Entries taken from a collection
—————
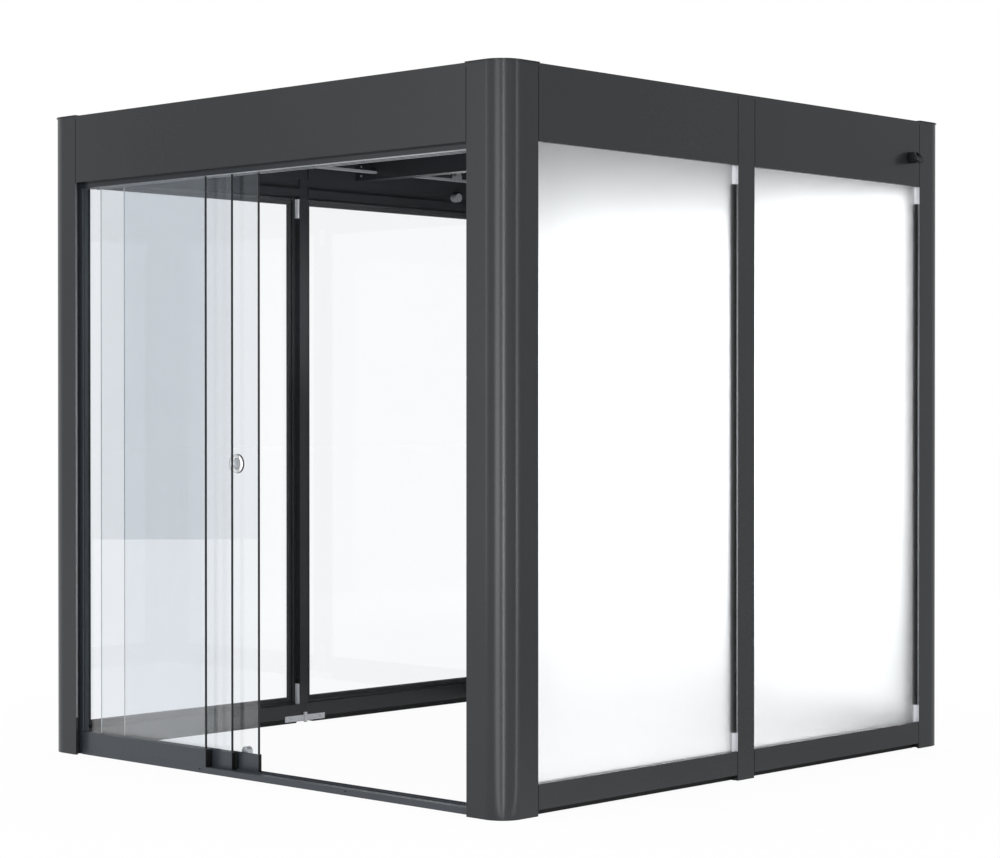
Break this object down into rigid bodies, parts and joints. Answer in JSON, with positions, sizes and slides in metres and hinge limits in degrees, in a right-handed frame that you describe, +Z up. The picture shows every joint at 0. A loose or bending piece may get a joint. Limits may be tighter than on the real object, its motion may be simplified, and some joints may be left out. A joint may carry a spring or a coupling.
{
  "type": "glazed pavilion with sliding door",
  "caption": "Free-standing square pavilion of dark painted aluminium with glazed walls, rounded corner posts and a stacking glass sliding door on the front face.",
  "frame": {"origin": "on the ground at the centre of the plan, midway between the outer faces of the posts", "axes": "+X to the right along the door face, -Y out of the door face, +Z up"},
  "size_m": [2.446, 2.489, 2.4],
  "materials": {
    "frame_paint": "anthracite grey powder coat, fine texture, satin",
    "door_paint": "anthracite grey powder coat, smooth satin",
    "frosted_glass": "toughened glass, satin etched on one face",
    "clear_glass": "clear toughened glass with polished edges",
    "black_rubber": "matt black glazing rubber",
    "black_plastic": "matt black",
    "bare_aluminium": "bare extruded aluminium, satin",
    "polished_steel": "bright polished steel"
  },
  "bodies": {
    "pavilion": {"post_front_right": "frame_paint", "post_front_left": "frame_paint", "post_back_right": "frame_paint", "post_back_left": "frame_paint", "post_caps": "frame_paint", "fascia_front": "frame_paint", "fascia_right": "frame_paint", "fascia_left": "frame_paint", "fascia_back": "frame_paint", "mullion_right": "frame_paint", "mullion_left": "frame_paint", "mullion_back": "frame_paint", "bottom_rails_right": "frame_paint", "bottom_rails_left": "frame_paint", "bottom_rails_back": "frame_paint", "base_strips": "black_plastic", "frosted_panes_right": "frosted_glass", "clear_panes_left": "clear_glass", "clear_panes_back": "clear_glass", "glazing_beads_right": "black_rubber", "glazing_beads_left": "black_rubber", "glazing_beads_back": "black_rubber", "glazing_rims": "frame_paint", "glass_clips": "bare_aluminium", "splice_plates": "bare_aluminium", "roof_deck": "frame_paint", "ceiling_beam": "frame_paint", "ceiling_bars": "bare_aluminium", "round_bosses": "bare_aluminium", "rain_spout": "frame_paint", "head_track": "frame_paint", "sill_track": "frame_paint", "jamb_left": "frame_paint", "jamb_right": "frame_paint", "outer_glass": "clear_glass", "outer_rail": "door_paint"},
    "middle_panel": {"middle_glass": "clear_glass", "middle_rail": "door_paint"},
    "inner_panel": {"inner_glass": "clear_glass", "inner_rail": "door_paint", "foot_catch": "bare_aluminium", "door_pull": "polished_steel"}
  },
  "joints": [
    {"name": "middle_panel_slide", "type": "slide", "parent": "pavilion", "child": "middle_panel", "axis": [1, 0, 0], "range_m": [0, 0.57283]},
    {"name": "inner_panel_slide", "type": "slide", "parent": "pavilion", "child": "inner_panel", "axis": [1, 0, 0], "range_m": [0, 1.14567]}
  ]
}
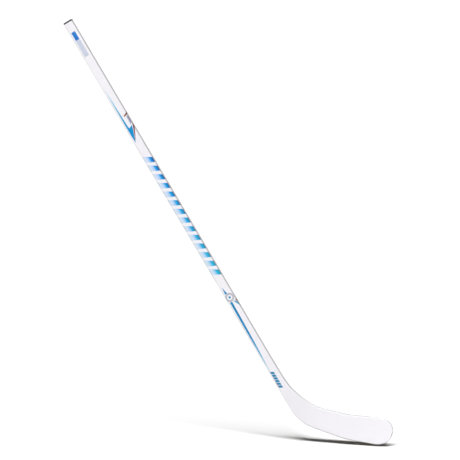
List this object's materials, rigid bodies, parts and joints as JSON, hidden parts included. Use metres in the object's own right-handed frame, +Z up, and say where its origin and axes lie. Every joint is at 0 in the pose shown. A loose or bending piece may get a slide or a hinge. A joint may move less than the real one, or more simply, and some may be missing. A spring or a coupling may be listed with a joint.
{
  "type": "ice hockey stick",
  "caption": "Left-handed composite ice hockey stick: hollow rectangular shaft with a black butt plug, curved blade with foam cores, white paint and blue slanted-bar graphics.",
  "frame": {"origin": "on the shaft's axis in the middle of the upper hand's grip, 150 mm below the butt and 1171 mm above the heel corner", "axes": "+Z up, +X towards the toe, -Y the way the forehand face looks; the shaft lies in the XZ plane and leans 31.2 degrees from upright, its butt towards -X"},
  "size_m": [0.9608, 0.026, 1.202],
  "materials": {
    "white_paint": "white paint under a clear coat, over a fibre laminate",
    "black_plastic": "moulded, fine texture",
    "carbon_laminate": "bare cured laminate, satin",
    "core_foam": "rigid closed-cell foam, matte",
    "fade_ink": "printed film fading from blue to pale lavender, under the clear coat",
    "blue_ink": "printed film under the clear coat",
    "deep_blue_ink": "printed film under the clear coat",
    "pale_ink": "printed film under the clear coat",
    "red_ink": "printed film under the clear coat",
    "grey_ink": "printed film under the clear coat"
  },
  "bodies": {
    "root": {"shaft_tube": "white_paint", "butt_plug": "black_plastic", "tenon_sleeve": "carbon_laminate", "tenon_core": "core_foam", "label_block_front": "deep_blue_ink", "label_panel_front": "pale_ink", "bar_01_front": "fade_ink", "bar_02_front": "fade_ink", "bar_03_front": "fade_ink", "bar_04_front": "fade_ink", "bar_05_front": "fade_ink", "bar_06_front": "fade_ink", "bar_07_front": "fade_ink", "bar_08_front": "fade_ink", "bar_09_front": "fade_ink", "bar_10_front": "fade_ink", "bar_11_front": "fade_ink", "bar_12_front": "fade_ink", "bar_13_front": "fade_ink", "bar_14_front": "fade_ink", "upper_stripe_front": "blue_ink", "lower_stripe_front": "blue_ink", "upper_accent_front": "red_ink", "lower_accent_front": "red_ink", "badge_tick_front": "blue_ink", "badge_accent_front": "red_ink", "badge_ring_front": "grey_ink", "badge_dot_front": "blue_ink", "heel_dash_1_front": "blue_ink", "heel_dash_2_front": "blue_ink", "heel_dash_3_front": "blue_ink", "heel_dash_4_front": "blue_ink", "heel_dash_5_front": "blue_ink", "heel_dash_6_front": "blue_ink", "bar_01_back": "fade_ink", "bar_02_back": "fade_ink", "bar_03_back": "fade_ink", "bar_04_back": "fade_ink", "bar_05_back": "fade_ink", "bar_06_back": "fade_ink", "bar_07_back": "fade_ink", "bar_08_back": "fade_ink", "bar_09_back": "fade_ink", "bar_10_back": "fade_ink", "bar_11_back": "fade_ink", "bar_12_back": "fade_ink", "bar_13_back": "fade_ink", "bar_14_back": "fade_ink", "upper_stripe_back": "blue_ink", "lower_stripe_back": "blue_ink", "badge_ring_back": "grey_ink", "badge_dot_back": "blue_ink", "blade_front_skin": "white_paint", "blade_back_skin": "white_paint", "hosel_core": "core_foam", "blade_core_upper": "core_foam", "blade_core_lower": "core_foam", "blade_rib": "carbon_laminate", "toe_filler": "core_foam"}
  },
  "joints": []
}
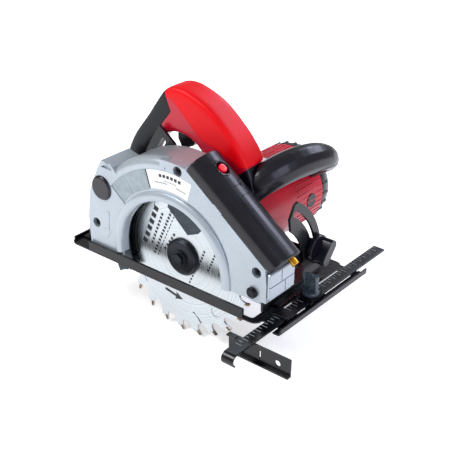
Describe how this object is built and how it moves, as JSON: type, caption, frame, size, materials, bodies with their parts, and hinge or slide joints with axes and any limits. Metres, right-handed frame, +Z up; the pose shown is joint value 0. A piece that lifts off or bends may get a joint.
—————
Task prompt
Your task is to print all of the records exactly.

Solution for this exercise
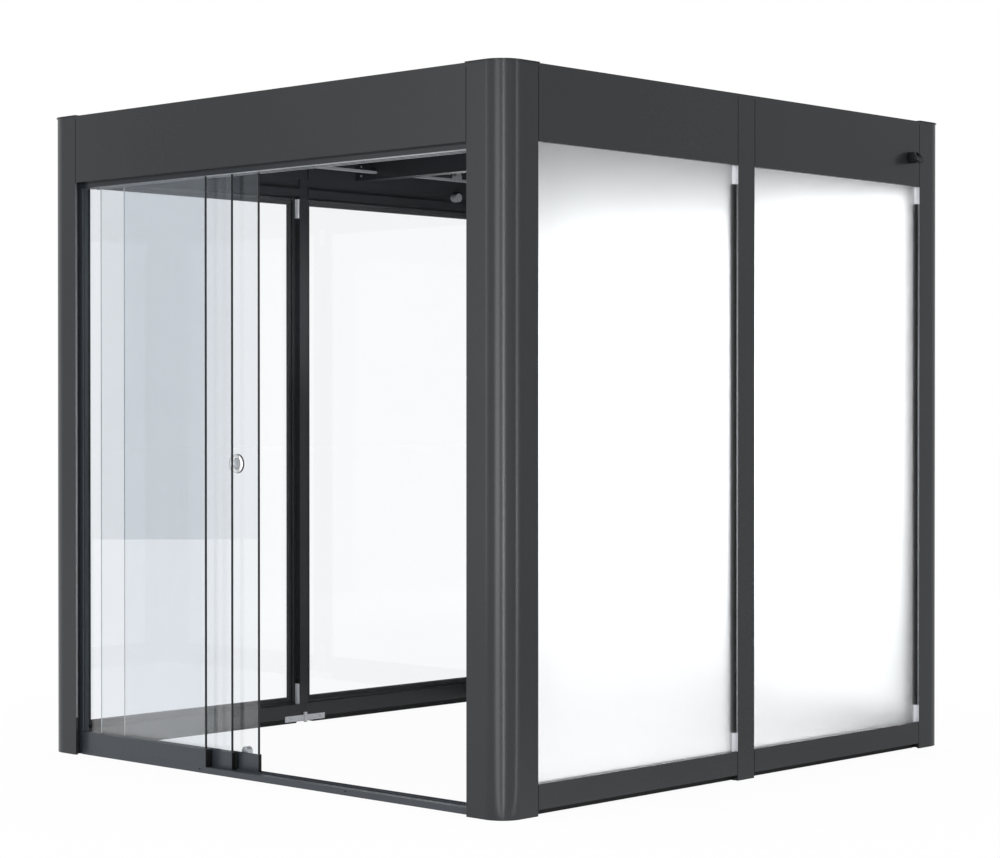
Break this object down into rigid bodies, parts and joints. Answer in JSON, with positions, sizes and slides in metres and hinge limits in degrees, in a right-handed frame that you describe, +Z up. The picture shows every joint at 0. A loose or bending piece may get a joint. Limits may be tighter than on the real object, its motion may be simplified, and some joints may be left out. A joint may carry a spring or a coupling.
{
  "type": "glazed pavilion with sliding door",
  "caption": "Free-standing square pavilion of dark painted aluminium with glazed walls, rounded corner posts and a stacking glass sliding door on the front face.",
  "frame": {"origin": "on the ground at the centre of the plan, midway between the outer faces of the posts", "axes": "+X to the right along the door face, -Y out of the door face, +Z up"},
  "size_m": [2.446, 2.489, 2.4],
  "materials": {
    "frame_paint": "anthracite grey powder coat, fine texture, satin",
    "door_paint": "anthracite grey powder coat, smooth satin",
    "frosted_glass": "toughened glass, satin etched on one face",
    "clear_glass": "clear toughened glass with polished edges",
    "black_rubber": "matt black glazing rubber",
    "black_plastic": "matt black",
    "bare_aluminium": "bare extruded aluminium, satin",
    "polished_steel": "bright polished steel"
  },
  "bodies": {
    "pavilion": {"post_front_right": "frame_paint", "post_front_left": "frame_paint", "post_back_right": "frame_paint", "post_back_left": "frame_paint", "post_caps": "frame_paint", "fascia_front": "frame_paint", "fascia_right": "frame_paint", "fascia_left": "frame_paint", "fascia_back": "frame_paint", "mullion_right": "frame_paint", "mullion_left": "frame_paint", "mullion_back": "frame_paint", "bottom_rails_right": "frame_paint", "bottom_rails_left": "frame_paint", "bottom_rails_back": "frame_paint", "base_strips": "black_plastic", "frosted_panes_right": "frosted_glass", "clear_panes_left": "clear_glass", "clear_panes_back": "clear_glass", "glazing_beads_right": "black_rubber", "glazing_beads_left": "black_rubber", "glazing_beads_back": "black_rubber", "glazing_rims": "frame_paint", "glass_clips": "bare_aluminium", "splice_plates": "bare_aluminium", "roof_deck": "frame_paint", "ceiling_beam": "frame_paint", "ceiling_bars": "bare_aluminium", "round_bosses": "bare_aluminium", "rain_spout": "frame_paint", "head_track": "frame_paint", "sill_track": "frame_paint", "jamb_left": "frame_paint", "jamb_right": "frame_paint", "outer_glass": "clear_glass", "outer_rail": "door_paint"},
    "middle_panel": {"middle_glass": "clear_glass", "middle_rail": "door_paint"},
    "inner_panel": {"inner_glass": "clear_glass", "inner_rail": "door_paint", "foot_catch": "bare_aluminium", "door_pull": "polished_steel"}
  },
  "joints": [
    {"name": "middle_panel_slide", "type": "slide", "parent": "pavilion", "child": "middle_panel", "axis": [1, 0, 0], "range_m": [0, 0.57283]},
    {"name": "inner_panel_slide", "type": "slide", "parent": "pavilion", "child": "inner_panel", "axis": [1, 0, 0], "range_m": [0, 1.14567]}
  ]
}
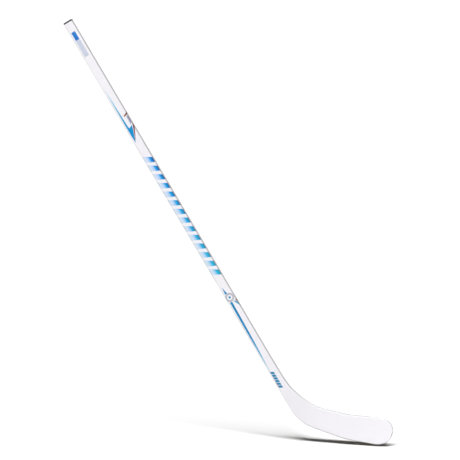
List this object's materials, rigid bodies, parts and joints as JSON, hidden parts included. Use metres in the object's own right-handed frame, +Z up, and say where its origin and axes lie. Every joint is at 0 in the pose shown. A loose or bending piece may get a slide or a hinge. A joint may move less than the real one, or more simply, and some may be missing. A spring or a coupling may be listed with a joint.
{
  "type": "ice hockey stick",
  "caption": "Left-handed composite ice hockey stick: hollow rectangular shaft with a black butt plug, curved blade with foam cores, white paint and blue slanted-bar graphics.",
  "frame": {"origin": "on the shaft's axis in the middle of the upper hand's grip, 150 mm below the butt and 1171 mm above the heel corner", "axes": "+Z up, +X towards the toe, -Y the way the forehand face looks; the shaft lies in the XZ plane and leans 31.2 degrees from upright, its butt towards -X"},
  "size_m": [0.9608, 0.026, 1.202],
  "materials": {
    "white_paint": "white paint under a clear coat, over a fibre laminate",
    "black_plastic": "moulded, fine texture",
    "carbon_laminate": "bare cured laminate, satin",
    "core_foam": "rigid closed-cell foam, matte",
    "fade_ink": "printed film fading from blue to pale lavender, under the clear coat",
    "blue_ink": "printed film under the clear coat",
    "deep_blue_ink": "printed film under the clear coat",
    "pale_ink": "printed film under the clear coat",
    "red_ink": "printed film under the clear coat",
    "grey_ink": "printed film under the clear coat"
  },
  "bodies": {
    "root": {"shaft_tube": "white_paint", "butt_plug": "black_plastic", "tenon_sleeve": "carbon_laminate", "tenon_core": "core_foam", "label_block_front": "deep_blue_ink", "label_panel_front": "pale_ink", "bar_01_front": "fade_ink", "bar_02_front": "fade_ink", "bar_03_front": "fade_ink", "bar_04_front": "fade_ink", "bar_05_front": "fade_ink", "bar_06_front": "fade_ink", "bar_07_front": "fade_ink", "bar_08_front": "fade_ink", "bar_09_front": "fade_ink", "bar_10_front": "fade_ink", "bar_11_front": "fade_ink", "bar_12_front": "fade_ink", "bar_13_front": "fade_ink", "bar_14_front": "fade_ink", "upper_stripe_front": "blue_ink", "lower_stripe_front": "blue_ink", "upper_accent_front": "red_ink", "lower_accent_front": "red_ink", "badge_tick_front": "blue_ink", "badge_accent_front": "red_ink", "badge_ring_front": "grey_ink", "badge_dot_front": "blue_ink", "heel_dash_1_front": "blue_ink", "heel_dash_2_front": "blue_ink", "heel_dash_3_front": "blue_ink", "heel_dash_4_front": "blue_ink", "heel_dash_5_front": "blue_ink", "heel_dash_6_front": "blue_ink", "bar_01_back": "fade_ink", "bar_02_back": "fade_ink", "bar_03_back": "fade_ink", "bar_04_back": "fade_ink", "bar_05_back": "fade_ink", "bar_06_back": "fade_ink", "bar_07_back": "fade_ink", "bar_08_back": "fade_ink", "bar_09_back": "fade_ink", "bar_10_back": "fade_ink", "bar_11_back": "fade_ink", "bar_12_back": "fade_ink", "bar_13_back": "fade_ink", "bar_14_back": "fade_ink", "upper_stripe_back": "blue_ink", "lower_stripe_back": "blue_ink", "badge_ring_back": "grey_ink", "badge_dot_back": "blue_ink", "blade_front_skin": "white_paint", "blade_back_skin": "white_paint", "hosel_core": "core_foam", "blade_core_upper": "core_foam", "blade_core_lower": "core_foam", "blade_rib": "carbon_laminate", "toe_filler": "core_foam"}
  },
  "joints": []
}
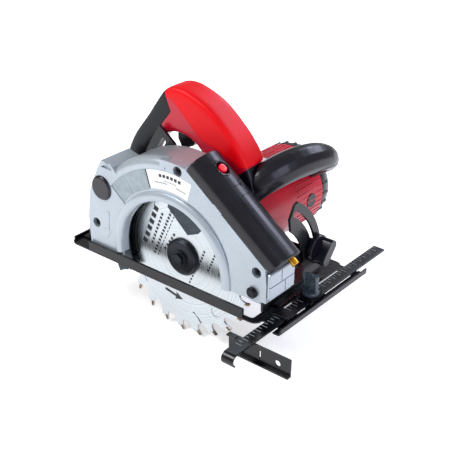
Describe how this object is built and how it moves, as JSON: type, caption, frame, size, materials, bodies with their parts, and hinge or slide joints with axes and any limits. Metres, right-handed frame, +Z up; the pose shown is joint value 0. A piece that lifts off or bends may get a joint.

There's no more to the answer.